El sector productivo boliviano en todas sus áreas necesita de políticas agresivas, eficaces, que se formulen seriamente, sin improvisaciones, y que pasen por reconocer el entorno de la economía de nuestros vecinos enfrentadas a las características técnicas, culturales, de mediterraneidad y otros factores que afectan el desempeño integral de nuestros productores, y superar la mirada corta, fracasada, vinculada sólo al control aduanero y vallas fitosanitarias vencidas y sobrepasadas largamente por la realidad económica: lo que llega de lejos es más barato que lo que se produce en nuestras narices.

En esta área, como en otras, es preciso hablarnos claro entre nosotros, dejar de mentirnos y soslayar la raíz de los problemas. Será el empobrecimiento gradual de nuestros productores el que, finalmente, obligue a encontrar soluciones de fondo, cuando tal vez sea muy tarde.

Y este empobrecimiento, vinculado a la paulatina y cada vez más rápida migración de población del campo a las ciudades, está vaciando de contenido el discurso de seguridad y soberanía alimentaria.

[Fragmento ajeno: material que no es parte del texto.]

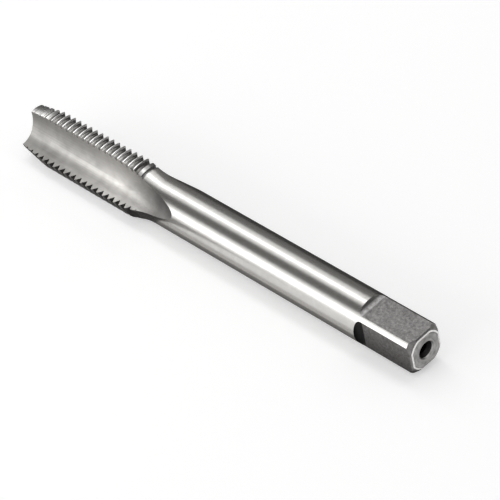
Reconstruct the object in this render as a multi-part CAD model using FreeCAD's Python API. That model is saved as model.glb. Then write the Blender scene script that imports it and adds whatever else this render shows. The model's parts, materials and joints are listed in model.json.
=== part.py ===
import FreeCAD, Part
import math
import os

# Hand and machine tap, 5/16 inch by 24 threads per inch, right-hand, with three straight flutes.
# One piece of tool steel: threaded and fluted head, conical neck, plain shank and square drive end.
# It is drawn standing on its tip, the axis along +Z, and laid down along +X at the end.
# Lengths are in millimetres and angles in degrees.

INCH = 25.4

# Whole tool
TOTAL_LENGTH = 68.0
SHANK_DIAMETER = 6.3

# Thread
THREAD_DIAMETER = 7.94
THREADS_PER_INCH = 24
THREAD_ANGLE = 60.0
CREST_SHARE = 0.125        # flat left on the crests, in pitches
ROOT_SHARE = 0.06          # flat at the roots, in pitches
FULL_THREAD_LENGTH = 20.4  # from the tip to where the full diameter and the full depth end
THREAD_START = 0.64        # turns from the tip to the first groove on the top land
FADE_TURNS = 4.0           # turns in which the groove's root would rise to the full diameter
TIP_DIAMETER = 6.5
CHAMFER_ANGLE = 9.0        # lead taper at the tip, to the axis

# Neck between thread and shank
NECK_ANGLE = 15.5
NECK_BLEND_RADIUS = 9.0

# Flutes
FLUTE_COUNT = 3
WEB_DIAMETER = 2.8         # core left between the flutes
LAND_WIDTH = 34.0          # angle that each land keeps at the crests
FACE_SWEEP = 90.0          # arc of the tight hollow, up to under the cutting face
HEEL_SWEEP = 60.0          # arc of the wide hollow, up to the land's back edge
FLUTE_LEAN = 6.0           # deepest line of a flute, from mid-flute towards the cutting face
FLUTE_LENGTH = 28.5        # from the tip to where the flute leaves the shank
WHEEL_RADIUS = 62.0        # grinding wheel that leaves the flute's run-out

# Square drive
SQUARE_SIDES = 4
SQUARE_ACROSS = 4.9
SQUARE_LENGTH = 7.8
SQUARE_TURN = 6.75         # first flat's normal, from the middle of the top land
SHOULDER_RADIUS = 0.7
EDGE_BEVEL = 0.25          # along the flats' end edges
CORNER_BEVEL = 0.75        # cone that takes off the square's corners, in radius
CORNER_LENGTH = 0.55       # and along the axis

# Centre hole in the drive end
PILOT_DIAMETER = 1.6
PILOT_LENGTH = 2.0         # straight wall, behind the countersink
COUNTERSINK_DIAMETER = 2.4
COUNTERSINK_ANGLE = 60.0
DRILL_POINT_ANGLE = 118.0

# How far cutters reach past what they cut
OVERRUN = 1.0
GROOVE_CLEARANCE = 0.05    # under the play between neighbouring turns
GROOVE_REACH = 0.3         # of the flutes' spacing, to each side of a land's middle
HELIX_STEPS = 6

PITCH = INCH / THREADS_PER_INCH
CREST_RADIUS = THREAD_DIAMETER / 2
SHANK_RADIUS = SHANK_DIAMETER / 2
TIP_RADIUS = TIP_DIAMETER / 2
WEB_RADIUS = WEB_DIAMETER / 2
CREST_FLAT = PITCH * CREST_SHARE
ROOT_FLAT = PITCH * ROOT_SHARE
HALF_THREAD = math.radians(THREAD_ANGLE / 2)
GROOVE_DEPTH = (PITCH - CREST_FLAT - ROOT_FLAT) / 2 / math.tan(HALF_THREAD)
CHAMFER_LENGTH = (CREST_RADIUS - TIP_RADIUS) / math.tan(math.radians(CHAMFER_ANGLE))
NECK_SLOPE = math.tan(math.radians(NECK_ANGLE))
NECK_END = FULL_THREAD_LENGTH + (CREST_RADIUS - SHANK_RADIUS) / NECK_SLOPE
FADE_SLOPE = GROOVE_DEPTH / (FADE_TURNS * PITCH)
THREAD_LENGTH = FULL_THREAD_LENGTH + GROOVE_DEPTH / (FADE_SLOPE + NECK_SLOPE)
FLUTE_SPACING = 360 / FLUTE_COUNT
FACE_ANGLE = math.radians((FLUTE_SPACING - LAND_WIDTH) / 2 - FLUTE_LEAN)
HEEL_ANGLE = math.radians((FLUTE_SPACING - LAND_WIDTH) / 2 + FLUTE_LEAN)

AXIS = FreeCAD.Vector(0, 0, 1)
CENTRE = FreeCAD.Vector(0, 0, 0)


def line(start, end):
    """Straight edge between two points."""
    return Part.LineSegment(start, end).toShape()


def at(radius, height):
    """Point of a turned outline, drawn in the middle of a flute so that no land carries the seam."""
    seam = math.radians(FLUTE_SPACING / 2)
    return FreeCAD.Vector(radius * math.cos(seam), radius * math.sin(seam), height)


def turned_blank():
    """Solid of revolution: lead taper, full diameter, neck with its blend, shank and corner cone."""
    turn = math.radians(NECK_ANGLE)
    tangent = NECK_BLEND_RADIUS * math.tan(turn / 2)
    blend_start = at(SHANK_RADIUS + tangent * math.sin(turn), NECK_END - tangent * math.cos(turn))
    blend_end = at(SHANK_RADIUS, NECK_END + tangent)
    half = turn / 2
    blend_middle = at(
        SHANK_RADIUS + NECK_BLEND_RADIUS * (1 - math.cos(half)),
        NECK_END + tangent - NECK_BLEND_RADIUS * math.sin(half),
    )
    edges = [
        line(at(0, 0), at(TIP_RADIUS, 0)),
        line(at(TIP_RADIUS, 0), at(CREST_RADIUS, CHAMFER_LENGTH)),
        line(at(CREST_RADIUS, CHAMFER_LENGTH), at(CREST_RADIUS, FULL_THREAD_LENGTH)),
        line(at(CREST_RADIUS, FULL_THREAD_LENGTH), blend_start),
        Part.Arc(blend_start, blend_middle, blend_end).toShape(),
        line(blend_end, at(SHANK_RADIUS, TOTAL_LENGTH - CORNER_LENGTH)),
        line(at(SHANK_RADIUS, TOTAL_LENGTH - CORNER_LENGTH), at(SHANK_RADIUS - CORNER_BEVEL, TOTAL_LENGTH)),
        line(at(SHANK_RADIUS - CORNER_BEVEL, TOTAL_LENGTH), at(0, TOTAL_LENGTH)),
        line(at(0, TOTAL_LENGTH), at(0, 0)),
    ]
    outline = Part.Face(Part.Wire(edges))
    return outline.revolve(CENTRE, AXIS, 360)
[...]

¿Y por qué los indicadores de pobreza extrema en el área rural muestran mejoras? Así reportan las cifras oficiales y probablemente sea así según sus metodologías de medición, pero no es por la producción agraria, que no deja de mermar, sino por la provisión de servicios básicos, caminos y pago de algunos bonos, cosas que hasta hace poco no existían ni estaban disponibles. Pero estos factores sólo servirán para que el campesino se vaya a la ciudad con un bono en el bolsillo por esos caminos recientes, tardíos y vacíos, a comprar los productos importados que, precisamente, destruyeron su economía.